By Ivan Penn
Progress Energy and Duke Energy expect federal regulators to decide this week whether to approve their merger plan, which would create one of the nation’s largest utilities.
The Federal Energy Regulatory Commission is under no obligation to respond to the request by Progress and Duke for a decision by Friday, but in recent days the two companies have been notifying employees that they soon expect to close the merger deal.
The merger agreement between the two utilities expires July 8, although the companies could agree to extend it. In addition to federal regulators, state utility commissions in the Carolinas also must approve the deal.
“The ball’s in FERC’s court, and we’re waiting to hear from them,” said Tom Williams, a spokesman for Duke Energy. “The longer that FERC doesn’t act, the less time we have” to complete the merger by the deadline.
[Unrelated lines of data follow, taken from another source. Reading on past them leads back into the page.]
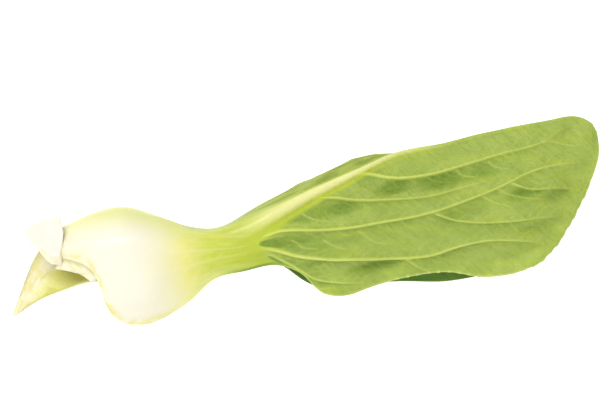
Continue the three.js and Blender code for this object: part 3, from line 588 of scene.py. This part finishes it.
# The inner skin is smooth and lies in shade, so it keeps fewer faces than the back
INNER_THINNING = 0.57
inner_points = leaf.vertex_groups.new(name="inner")
inner_points.add([int(k) for k in np.flatnonzero(is_inner)], 1.0, "REPLACE")
thinning = leaf.modifiers.new("thinning", "DECIMATE")
thinning.vertex_group = inner_points.name
thinning.ratio = INNER_THINNING
bpy.ops.object.modifier_apply(modifier=thinning.name)


# Light that a surface facing the camera gives back, as a share of its own colour
STUDIO_GAIN = 1.4


def seen(red, green, blue):
    """Colour of a surface that looks like this on screen, 0 to 255, in the studio light"""
    parts = [part / 255 for part in (red, green, blue)]
    light = [part / 12.92 if part <= 0.04045 else ((part + 0.055) / 1.055) ** 2.4 for part in parts]
    return tuple(value / STUDIO_GAIN for value in light) + (1.0,)


def add(tree, kind, inputs=None, **settings):
    """A node with its settings and inputs, each input a value or another node's output"""
    made = tree.nodes.new(kind)
    for name, value in settings.items():
        setattr(made, name, value)
    for socket, value in (inputs or {}).items():
        if isinstance(value, bpy.types.NodeSocket):
            tree.links.new(value, made.inputs[socket])
        else:
            made.inputs[socket].default_value = value
    return made


def blend(tree, factor, first, second):
    """Second colour laid over the first"""
    return add(tree, "ShaderNodeMix", {0: factor, 6: first, 7: second}, data_type="RGBA").outputs[2]


def calculate(tree, operation, first, second):
    return add(tree, "ShaderNodeMath", {0: first, 1: second}, operation=operation).outputs[0]


def product(tree, first, *others):
    for other in others:
        first = calculate(tree, "MULTIPLY", first, other)
    return first


def spread(tree, value, low, high, to_low=0.0, to_high=1.0):
    """Value mapped from one range to another, clamped"""
    made = add(tree, "ShaderNodeMapRange", {"Value": value, "From Min": low, "From Max": high,
                                            "To Min": to_low, "To Max": to_high},
               interpolation_type="SMOOTHSTEP")
    return made.outputs["Result"]


def ramp(tree, factor, stops):
    made = add(tree, "ShaderNodeValToRGB", {"Fac": factor})
    colours = made.color_ramp.elements
    while len(colours) < len(stops):
        colours.new(0.5)
    for colour, (place, value) in zip(colours, stops):
        colour.position = place
        colour.color = value
    return made.outputs["Color"]


def painted(tree, name):
    return add(tree, "ShaderNodeAttribute", attribute_name=name).outputs["Fac"]


def make_mottle_group():
    """Uneven tint of living tissue: soft blotches and fine grain laid over a colour"""
    group = bpy.data.node_groups.new("mottle", "ShaderNodeTree")
    for name, kind in (("Color", "NodeSocketColor"), ("Tint", "NodeSocketColor"),
                       ("Size", "NodeSocketFloat"), ("Amount", "NodeSocketFloat")):
        group.interface.new_socket(name, in_out="INPUT", socket_type=kind)
    group.interface.new_socket("Color", in_out="OUTPUT", socket_type="NodeSocketColor")
    group.interface.new_socket("Grain", in_out="OUTPUT", socket_type="NodeSocketFloat")
    given = add(group, "NodeGroupInput").outputs
    where = add(group, "ShaderNodeTexCoord").outputs["Object"]
    blotch_scale = calculate(group, "DIVIDE", 1.0, given["Size"])
    blotch = add(group, "ShaderNodeTexNoise", {"Vector": where, "Scale": blotch_scale, "Detail": 3.0})
    grain_scale = product(group, blotch_scale, 7.0)
    grain = add(group, "ShaderNodeTexNoise", {"Vector": where, "Scale": grain_scale, "Detail": 2.0})
    both = calculate(group, "ADD", product(group, blotch.outputs["Fac"], 0.7),
                     product(group, grain.outputs["Fac"], 0.3))
    share = product(group, spread(group, both, 0.38, 0.66), given["Amount"])
    tinted = blend(group, share, given["Color"], given["Tint"])
    add(group, "NodeGroupOutput", {"Color": tinted, "Grain": grain.outputs["Fac"]})
    return group


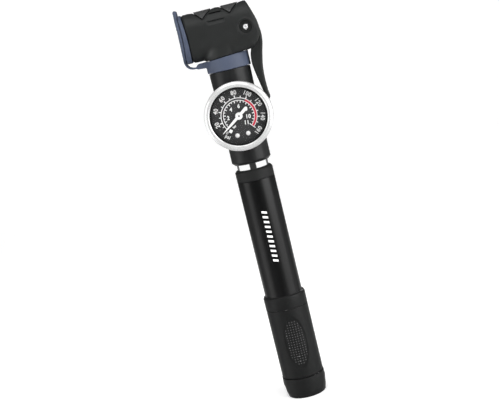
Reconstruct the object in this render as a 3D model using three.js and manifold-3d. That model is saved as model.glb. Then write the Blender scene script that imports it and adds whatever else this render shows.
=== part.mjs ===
// Telescopic bicycle mini pump with a lever-lock head and a dial pressure gauge.
// Millimetres. +Z runs along the pump, head up. The mouth points to -X, the lock lever lies on +X, the dial faces -Y.
// The origin is the centre of the flat end of the handle.
import * as THREE from 'three';
import { mergeVertices } from 'three/addons/utils/BufferGeometryUtils.js';
import Module from 'manifold-3d';

const wasm = await Module();
wasm.setup();

// ---------------------------------------------------------------- driving dimensions
const SEG = 28;                 // facets round the main turned pieces
const FINE = 18;                // facets round small turned pieces
const TINY = 10;                // facets round pins and rings

// handle
const HANDLE_R = 12.6;          // grip sleeve
const END_CAP_R = 12.85;
const END_CAP_TOP = 12.6;
const GRIP_BOTTOM = 12.85;
const GRIP_TOP = 56.5;
const COLLAR_BOTTOM = 56.75;
const COLLAR_TOP = 65.0;

// barrel and gland
const BARREL_R = 11.25;
const BARREL_BORE = 10.35;
const BARREL_BOTTOM = 10.4;
const BARREL_TOP = 137.6;
const GLAND_TOP = 144.5;

// inner tube and piston
const TUBE_R = 9.5;
const TUBE_BORE = 8.3;
const TUBE_BOTTOM = 24.3;
const TUBE_TOP = 158.0;

// gauge housing (neck)
const HOUSING_BOTTOM = 148.3;
const COLLAR_R = 11.75;
const NECK_R = 12.25;
const NECK_TOP_R = 12.45;
const NECK_TOP = 204.6;
const SPIGOT_R = 8.0;
const SPIGOT_TOP = 217.5;
const SOCKET_TOP = 159.6;
const CHAMBER_R = 4.2;
const CHAMBER_TOP = 168.0;
const CHANNEL_R = 1.8;

// gauge
const DIAL_Z = 177.5;           // centre of the dial
const BEZEL_R = 20.0;
const BEZEL_WINDOW = 17.0;
const BEZEL_FRONT = -21.0;
const BEZEL_BACK = -13.3;
const STEM_Z = 167.0;

// head
const MOUTH_Z = 228.1;          // axis of the mouth
const MOUTH_R = 14.0;
const MOUTH_X = -21.2;          // face of the mouth
const CHEEK_Y = 12.5;
const SLOT_Y = 6.6;
const PIN_X = 15.6;
const PIN_Z = 227.0;
const LEVER_Y = 6.0;
const LEVER_STROKE = 2.2;       // plunger travel from the lever's cam

// dust cap
const STRAP_X = -22.0;          // living hinge of the cap's strap
const STRAP_Z = 211.3;

// ---------------------------------------------------------------- helpers
function solid(geometry) {
  let g = geometry;
  g.deleteAttribute('normal');
  if (g.getAttribute('uv')) g.deleteAttribute('uv');
  g = mergeVertices(g, 1e-4);
  const position = g.getAttribute('position');
  const vertProperties = new Float32Array(position.count * 3);
  for (let i = 0; i < position.count; i++) {
    vertProperties[3 * i] = position.getX(i);
    vertProperties[3 * i + 1] = position.getY(i);
    vertProperties[3 * i + 2] = position.getZ(i);
  }
  const index = g.getIndex().array;
  const kept = [];
  let volume = 0;
  const v = (i) => new THREE.Vector3().fromArray(vertProperties, 3 * i);
  for (let i = 0; i < index.length; i += 3) {
    const [a, b, c] = [index[i], index[i + 1], index[i + 2]];
    if (a === b || b === c || a === c) continue;
    kept.push(a, b, c);
    volume += v(a).dot(v(b).cross(v(c)));
  }
  if (volume < 0) for (let i = 0; i < kept.length; i += 3) [kept[i + 1], kept[i + 2]] = [kept[i + 2], kept[i + 1]];
  return new wasm.Manifold(new wasm.Mesh({ numProp: 3, vertProperties, triVerts: new Uint32Array(kept) }));
}

const AXES = {
  z: new THREE.Matrix4().set(0, 0, 1, 0, 1, 0, 0, 0, 0, 1, 0, 0, 0, 0, 0, 1),
  x: new THREE.Matrix4().set(0, 1, 0, 0, 0, 0, 1, 0, 1, 0, 0, 0, 0, 0, 0, 1),
  y: new THREE.Matrix4(),
};

// A turned solid: points are [radius, position along the axis].
function turned(points, axis = 'z', seg = SEG, at = [0, 0, 0]) {
  const profile = points.map(([r, h]) => new THREE.Vector2(r, h));
  const onAxis = points[0][0] === 0 && points[points.length - 1][0] === 0;
  if (!onAxis) profile.push(profile[0].clone());
  const g = new THREE.LatheGeometry(profile, seg);
  g.applyMatrix4(AXES[axis]);
  g.translate(...at);
  return solid(g);
}
const rod = (r, a, b, axis, seg, at) => turned([[0, a], [r, a], [r, b], [0, b]], axis, seg, at);
const ring = (ri, ro, a, b, axis, seg, at) => turned([[ri, a], [ro, a], [ro, b], [ri, b]], axis, seg, at);

function outline(points) {
  const s = new THREE.Shape();
  points.forEach(([x, y], i) => (i ? s.lineTo(x, y) : s.moveTo(x, y)));
  s.closePath();
  return s;
}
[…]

Craig Cano, an FERC spokesman, said the commission has not given any indication when it might make a decision on the merger. He said he could not make any inference about the commission’s inaction so far.
For Progress, the deal could make or break its plans for a proposed nuclear plant in Levy County.
The added strength of the combined companies already has led some 30 lenders to promise $6 billion in credit, if the utilities complete the merger. That could help provide a source of capital for Progress’ proposed $24 billion Levy County nuclear plant.
The merger also has served to bolster Progress’ stock price, which closed at $56.30 Tuesday. But if the deal fails, Progress’ stock could suffer.